## Dataset section
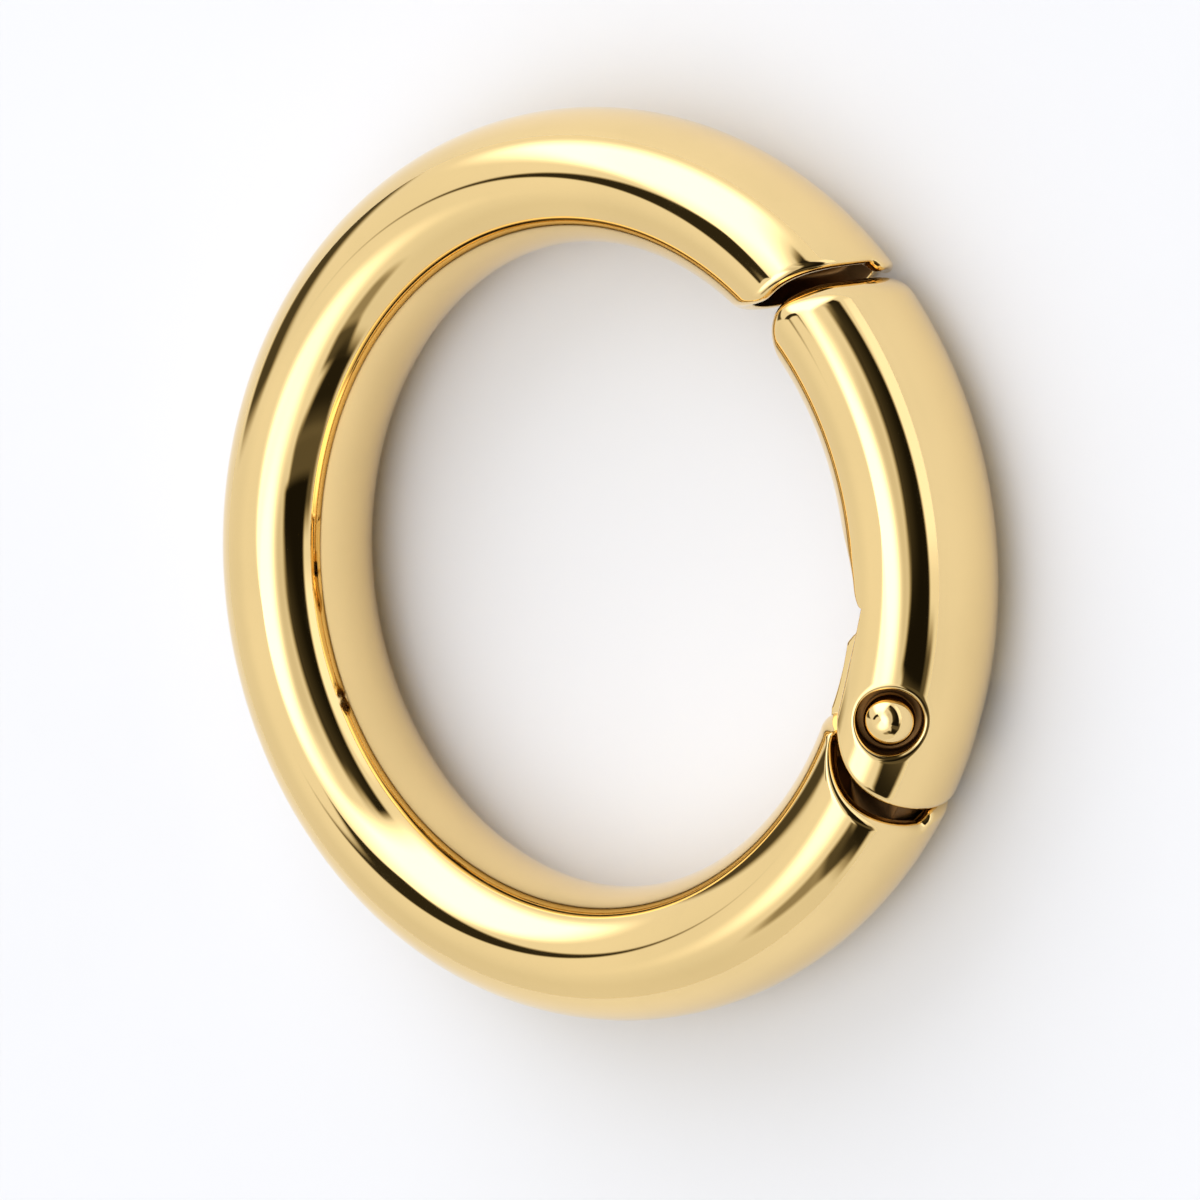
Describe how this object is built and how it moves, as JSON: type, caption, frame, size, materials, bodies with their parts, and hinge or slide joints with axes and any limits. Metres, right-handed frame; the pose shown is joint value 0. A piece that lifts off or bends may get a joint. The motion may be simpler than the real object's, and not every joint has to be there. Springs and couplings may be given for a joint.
{
  "type": "spring gate ring",
  "caption": "Round oval-section ring closed by a hinged gate that swings inward on a domed pin and springs shut, for joining straps, loops and chains.",
  "frame": {"origin": "centre of the ring at the surface that it lies on", "axes": "+Z along the ring's axis, up; +X from the centre towards the gate; +Y towards the gate's free end side"},
  "size_m": [0.0354, 0.0354, 0.0069],
  "materials": {
    "gold": "mirror polished light gold plating on zinc alloy",
    "spring_steel": "bright drawn wire"
  },
  "bodies": {
    "ring": {"ring_body": "gold"},
    "gate": {"gate": "gold", "hinge_pin": "gold", "torsion_spring": "spring_steel"}
  },
  "joints": [
    {"name": "gate_hinge", "type": "hinge", "parent": "ring", "child": "gate", "pos_m": [0.0153, -0.00485, 0.00343], "axis": [0, 0, 1], "range_deg": [0, 35], "stiffness_Nm_per_rad": 0.03, "springref_deg": -25.78}
  ]
}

## Set task
Reproduce the listing in full. Keep it exactly as written.

## Task answer
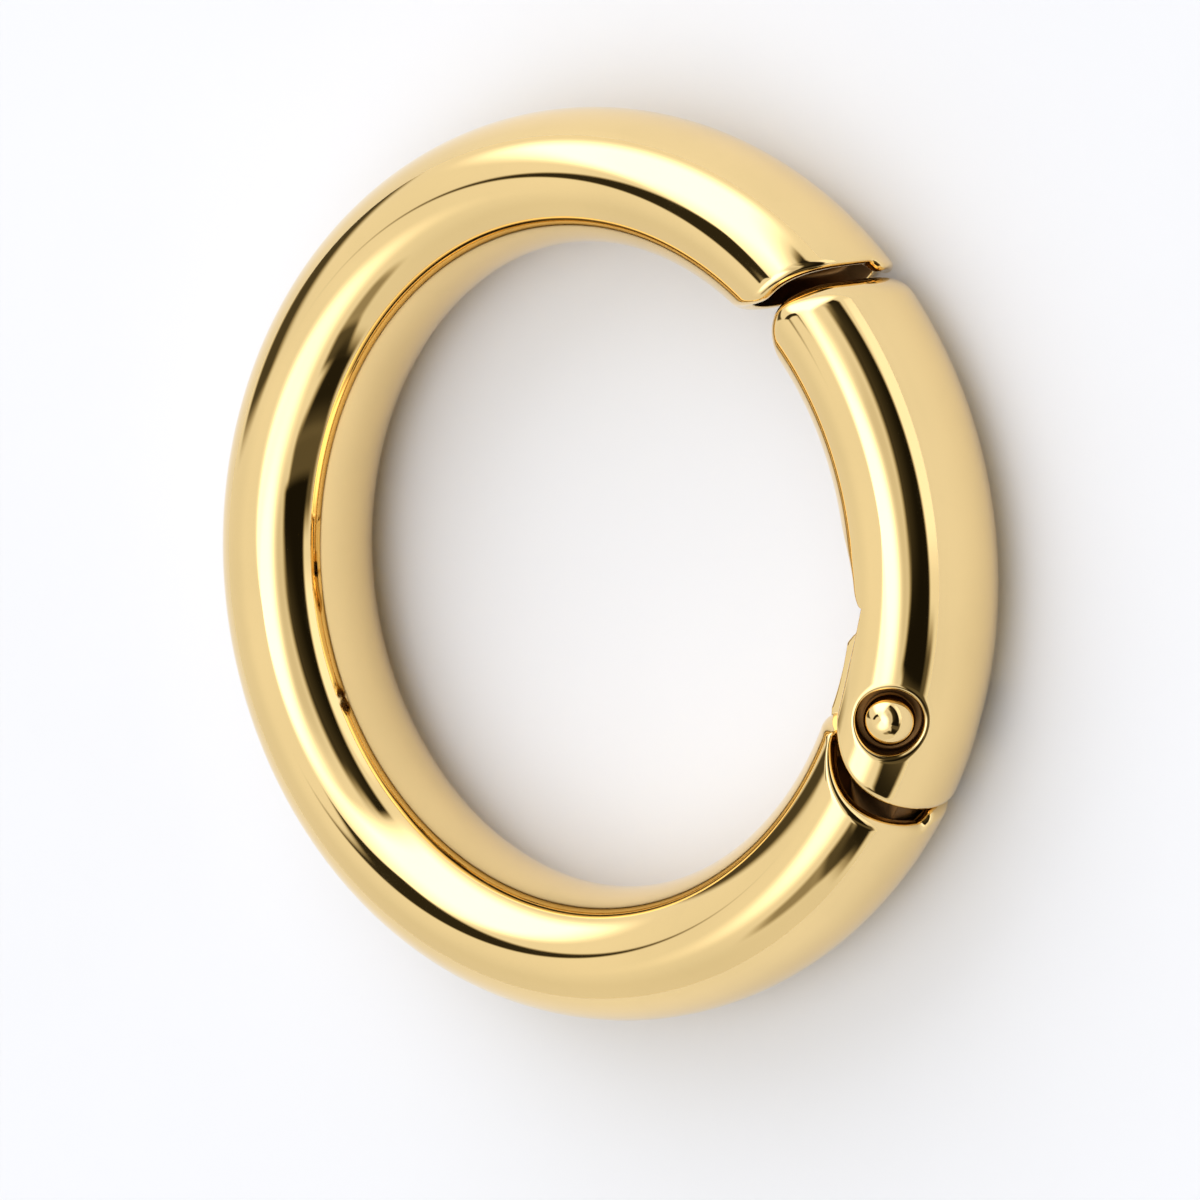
Describe how this object is built and how it moves, as JSON: type, caption, frame, size, materials, bodies with their parts, and hinge or slide joints with axes and any limits. Metres, right-handed frame; the pose shown is joint value 0. A piece that lifts off or bends may get a joint. The motion may be simpler than the real object's, and not every joint has to be there. Springs and couplings may be given for a joint.
{
  "type": "spring gate ring",
  "caption": "Round oval-section ring closed by a hinged gate that swings inward on a domed pin and springs shut, for joining straps, loops and chains.",
  "frame": {"origin": "centre of the ring at the surface that it lies on", "axes": "+Z along the ring's axis, up; +X from the centre towards the gate; +Y towards the gate's free end side"},
  "size_m": [0.0354, 0.0354, 0.0069],
  "materials": {
    "gold": "mirror polished light gold plating on zinc alloy",
    "spring_steel": "bright drawn wire"
  },
  "bodies": {
    "ring": {"ring_body": "gold"},
    "gate": {"gate": "gold", "hinge_pin": "gold", "torsion_spring": "spring_steel"}
  },
  "joints": [
    {"name": "gate_hinge", "type": "hinge", "parent": "ring", "child": "gate", "pos_m": [0.0153, -0.00485, 0.00343], "axis": [0, 0, 1], "range_deg": [0, 35], "stiffness_Nm_per_rad": 0.03, "springref_deg": -25.78}
  ]
}